Given records:
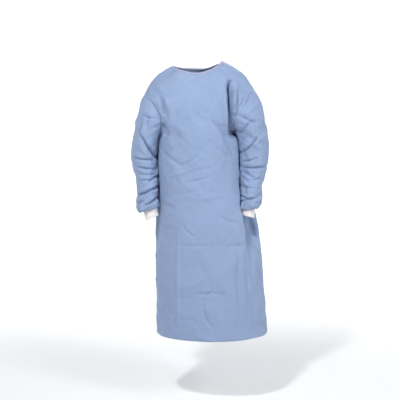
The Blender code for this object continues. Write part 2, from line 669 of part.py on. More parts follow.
def least_gap(back, points):
    """How far the nearest of these points lies outside the back."""
    gaps = []
    for point in np.reshape(points, (-1, 3)):
        turn = math.degrees(math.atan2(BACK_AXIS - point[0], point[1]))
        axis, out = around_back(point[2], turn)
        gaps.append((point - axis) @ out - cloth_reach(back, point[2], turn))
    return min(gaps)


def spread_over(grid, parts):
    """Points spread evenly over the triangles that a grid's quads split into."""
    a, b, c, d = grid[:-1, :-1], grid[:-1, 1:], grid[1:, 1:], grid[1:, :-1]
    shares = np.linspace(0.0, 1.0, parts + 1)
    return [a + (b - a) * v + (c - b) * u if v >= u else a + (d - a) * u + (c - d) * v for u in shares for v in shares]


def tape(name, back, heights, turns, lifts, wall):
    """A flat strip laid on the back, the nearest of it TIE_LIFT off the cloth. Heights and turns have a row
    for each of its three lines of points. Where the cloth under it steps down, it slopes down beside the step."""
    inner, along = [], []
    for line_heights, line_turns in zip(heights, turns):
        fine = np.linspace(0, len(line_heights) - 1, 8 * (len(line_heights) - 1) + 1)
        places = np.arange(len(line_heights))
        fine_heights, fine_turns = np.interp(fine, places, line_heights), np.interp(fine, places, line_turns)
        reach = np.array([cloth_reach(back, h, t) for h, t in zip(fine_heights, fine_turns)])
        spots = np.array([around_back(h, t)[0] + around_back(h, t)[1] * r for h, t, r in zip(fine_heights, fine_turns, reach)])
        far = np.linalg.norm(spots[:, None] - spots[None], axis=-1)
        highest = np.max(reach[None] - TAPE_SLOPE * np.maximum(0.0, far - TAPE_REST), axis=1)
        ways = [around_back(h, t) for h, t in zip(line_heights, line_turns)]
        inner.append([axis + out * (highest[8 * k] + lifts[k]) for k, (axis, out) in enumerate(ways)])
        along.append([out for _, out in ways])
    inner, along = np.array(inner), np.array(along)
    inner += along * (TIE_LIFT - least_gap(back, spread_over(inner, 4)))
    add_wall(name, inner + along * wall, inner, False, TAPE_BLUE)


def add_waist_ties(back):
    """Two tapes tied at the back: a stretch from the flap, one from the side, the knot and two tails."""
    half = TAPE_WIDTH / 2
    reach = cloth_reach(back, TIE_HEIGHT, KNOT_TURN)
    degrees = math.degrees(1 / reach)
    aside = (KNOT_HALF_WIDTH + TIE_GAP) * degrees
    for name, start, end in (
        ("tie_flap_stretch", TIE_FLAP_TURN, KNOT_TURN - aside),
        ("tie_side_stretch", TIE_SIDE_TURN, KNOT_TURN + aside),
    ):
        turns = np.tile(np.linspace(start, end, 11), (3, 1))
        drawn_in = half * tapered(np.abs(turns[0] - end) / degrees, 0.03)
        heights = np.array([[-1.0], [0.0], [1.0]]) * drawn_in + TIE_HEIGHT
        tape(name, back, heights, turns, [0.0] * 11, TAPE_WALL)
    top = TIE_HEIGHT - KNOT_HALF_HEIGHT - TIE_GAP
    for tail in TAILS:
        heights = np.tile(np.linspace(top, top - tail.length, 15), (3, 1))
        middle = KNOT_TURN + degrees * np.linspace(tail.start, tail.end, 15)
        drawn_in = half * tapered(np.linspace(0.0, tail.length, 15), 0.09)
        turns = middle[None] + degrees * np.array([[-1.0], [0.0], [1.0]]) * drawn_in
        tape(tail.name, back, heights, turns, tail.lift * np.linspace(0.0, 1.0, 15), TAPE_WALL)
    add_knot(back)


def tapered(away, length):
    """The share of its width that a tape has this far from the knot, where it is drawn in."""
    return 0.46 + 0.54 * eased(away / length)


def add_knot(back):
    """The knot, a round lump of folded tape, flat where it rests on the cloth."""
    axis, out = around_back(TIE_HEIGHT, KNOT_TURN)
    middle = axis + out * cloth_reach(back, TIE_HEIGHT, KNOT_TURN)
    sideways = unit(np.cross(out, np.array((0.0, 0.0, 1.0))))
    shell = bmesh.new()
    bmesh.ops.create_uvsphere(shell, u_segments=14, v_segments=8, radius=1.0)
    places = []
    for vertex in shell.verts:
        x, y, z = vertex.co
        square = 1.0 + 0.12 * math.sin(2 * math.atan2(z, x)) ** 2
        place = sideways * x * KNOT_HALF_WIDTH * square + out * (y if y > 0 else 0.25 * y) * KNOT_HALF_DEPTH
        places.append(middle + place + np.array((0.0, 0.0, z * KNOT_HALF_HEIGHT * square)))
    rest = out * (TIE_LIFT - least_gap(back, places))
    for vertex, place in zip(shell.verts, places):
        vertex.co = place + rest
    add_object("tie_knot", shell, TAPE_BLUE)


def add_neck_tab(back):
    """A fastening strip just under the binding, sewn to the outer flap and closed on the right panel."""
    turns = np.tile(np.linspace(TAB_FROM, TAB_TO, 11), (3, 1))
    heights = TAB_HEIGHT + TAB_WIDTH * np.array([[-0.5], [0.0], [0.5]]) + np.zeros((1, 11))
    tape("neck_tab", back, heights, turns, [0.0] * 11, TAB_WALL)


def build():
    for old in list(bpy.data.objects):
        bpy.data.objects.remove(old)
    gown = bpy.data.collections.new("surgical_gown")
    bpy.context.scene.collection.children.link(gown)

    left = sleeve("sleeve_left", LEFT_SLEEVE, 1, LEFT_SLEEVE_FRONT_FOLDS, LEFT_SLEEVE_BACK_FOLDS)
    right = sleeve("sleeve_right", RIGHT_SLEEVE, -1, RIGHT_SLEEVE_FRONT_FOLDS, RIGHT_SLEEVE_BACK_FOLDS)
    cuffs = (cuff("cuff_left", LEFT_SLEEVE, LEFT_CUFF_END, 1), cuff("cuff_right", RIGHT_SLEEVE, RIGHT_CUFF_END, -1))
    grids = [(piece.outer, piece.normals, True) for piece in (left, right)]
    grids += [(outer, grid_normals(outer, True), True) for _, outer, *_ in cuffs]
    worn = (surface_of(grids), (left.outer[-1], right.outer[-1]), [outer[0] for _, outer, *_ in cuffs])
    front = front_panel(worn)
    outer_flap = back_panel("back_panel_left", True, worn)
    inner_flap = back_panel("back_panel_right", False, worn)
    pieces = [front, outer_flap, inner_flap, left, right]
    share_seams(pieces)
    for piece in pieces:
        outer, inner = trimmed(piece)
        add_wall(piece.name, outer, inner, piece.closed, piece.colour)
    for made in cuffs:
        add_wall(*made)
    add_neck_binding(outer_flap, front, inner_flap)
    back = surface_of([(piece.outer, piece.normals, False) for piece in (outer_flap, inner_flap)])
    add_neck_tab(back)
    add_waist_ties(back)


build()
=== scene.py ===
# %% [markdown]
# # A surgical gown, as it is worn
#
# The gown is light blue nonwoven cloth: spun fibres laid in a sheet and pressed together at thousands of
# tiny points. It hangs from the shoulders, so it is hollow and open at the neck, hem and cuffs.
#
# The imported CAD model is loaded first. It fixes where every piece of cloth lies, and the thick walls that
# it has are then replaced, one by one, by thin cloth with its own folds.

# %% Load the frame
import math
from collections import namedtuple
from functools import partialmethod

import bmesh
import bpy
import numpy as np
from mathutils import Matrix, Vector, noise
from mathutils.bvhtree import BVHTree
from mathutils.kdtree import KDTree


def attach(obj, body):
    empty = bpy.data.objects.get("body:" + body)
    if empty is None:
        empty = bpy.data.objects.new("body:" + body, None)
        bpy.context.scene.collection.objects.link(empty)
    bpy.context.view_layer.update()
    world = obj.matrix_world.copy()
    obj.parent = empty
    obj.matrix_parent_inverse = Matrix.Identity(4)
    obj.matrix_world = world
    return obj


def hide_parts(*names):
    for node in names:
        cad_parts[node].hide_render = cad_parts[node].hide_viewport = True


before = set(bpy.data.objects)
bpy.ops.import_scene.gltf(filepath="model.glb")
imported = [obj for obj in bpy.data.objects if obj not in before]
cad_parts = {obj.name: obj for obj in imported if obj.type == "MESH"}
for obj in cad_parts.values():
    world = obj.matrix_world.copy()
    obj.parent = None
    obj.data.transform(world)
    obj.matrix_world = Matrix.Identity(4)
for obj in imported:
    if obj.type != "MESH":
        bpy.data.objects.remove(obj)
bpy.ops.object.select_all(action="DESELECT")
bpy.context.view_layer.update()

# %% [markdown]
# ## The camera, the floor and the light
#
# The camera stands a little over three metres in front of the gown, just above its waist, and looks slightly
# down. A long lens keeps the proportions calm.

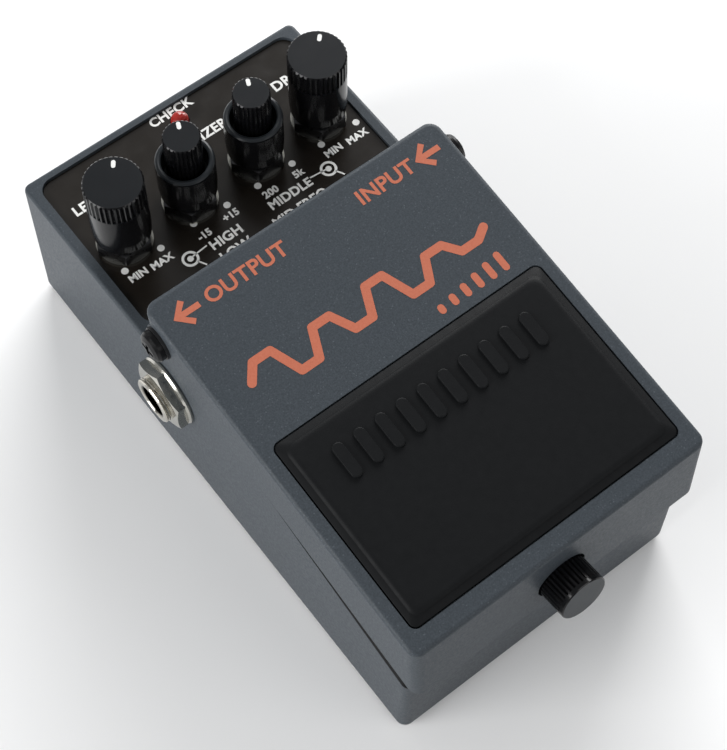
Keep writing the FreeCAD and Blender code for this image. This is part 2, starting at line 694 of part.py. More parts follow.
def make_jack(name, sign, turn):
    """6.35 mm jack along X: plastic housing inside, bushing, washer and nut outside.

    Two grooves near the bushing's tip stand for its thread.
    """
    middle = f"{sign} * jack_block_x"
    housing = box(name + "_block", f"{middle} - jack_block_half_x", f"{middle} + jack_block_half_x",
                  "hinge_y - jack_block_half_y", "hinge_y + jack_block_half_y",
                  "jack_z - jack_block_half_z", "jack_z + jack_block_half_z")
    bore_start = f"{sign} * 12"
    bore = cylinder(name + "_bore", "jack_bore", "25", bore_start, "hinge_y", "jack_z", *turn)
    body = boolean("Cut", name + "_housing", housing, [bore])
    tip = "jack_tip_x - upstand_half_width"
    outline = [("jack_bore", "0"), ("jack_thread", "0")]
    for groove in (2, 1):
        bottom = f"{tip} - {groove} * thread_pitch"
        outline += [("jack_thread", f"{bottom} - 0.15"), ("jack_thread - thread_depth", bottom),
                    ("jack_thread", f"{bottom} + 0.15")]
    outline += [("jack_thread", f"{tip} - 0.25"), ("jack_thread - 0.25", tip),
                ("jack_bore + 0.35", tip), ("jack_bore", f"{tip} - 0.35")]
    sleeve = turned(name + "_bushing", outline)
    place(sleeve, f"{sign} * upstand_half_width", "hinge_y", "jack_z", *turn)
    washer = turned(name + "_washer", [
        ("jack_thread + 0.05", "0"), ("jack_washer_radius", "0"),
        ("jack_washer_radius", "jack_washer_thick / 2"),
        ("jack_washer_radius - 0.3", "jack_washer_thick"), ("jack_thread + 0.05", "jack_washer_thick")])
    place(washer, f"{sign} * jack_seat_x", "hinge_y", "jack_z", *turn)
    nut = hex_nut(name + "_nut", 6.35, "jack_thread", "jack_nut_thick", 0.5)
    place(nut, f"{sign} * (jack_seat_x + jack_washer_thick)", "hinge_y", "jack_z", *turn)
    return [body, sleeve, washer, nut]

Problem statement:
What are the exact lines from the beginning of the material through the line containing "return min(gaps)"? Write out those lines alone.

Output for this exercise:
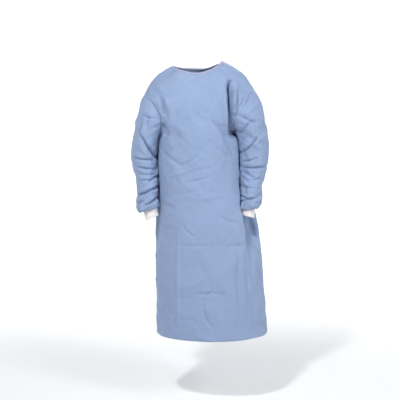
The Blender code for this object continues. Write part 2, from line 669 of part.py on. More parts follow.
def least_gap(back, points):
    """How far the nearest of these points lies outside the back."""
    gaps = []
    for point in np.reshape(points, (-1, 3)):
        turn = math.degrees(math.atan2(BACK_AXIS - point[0], point[1]))
        axis, out = around_back(point[2], turn)
        gaps.append((point - axis) @ out - cloth_reach(back, point[2], turn))
    return min(gaps)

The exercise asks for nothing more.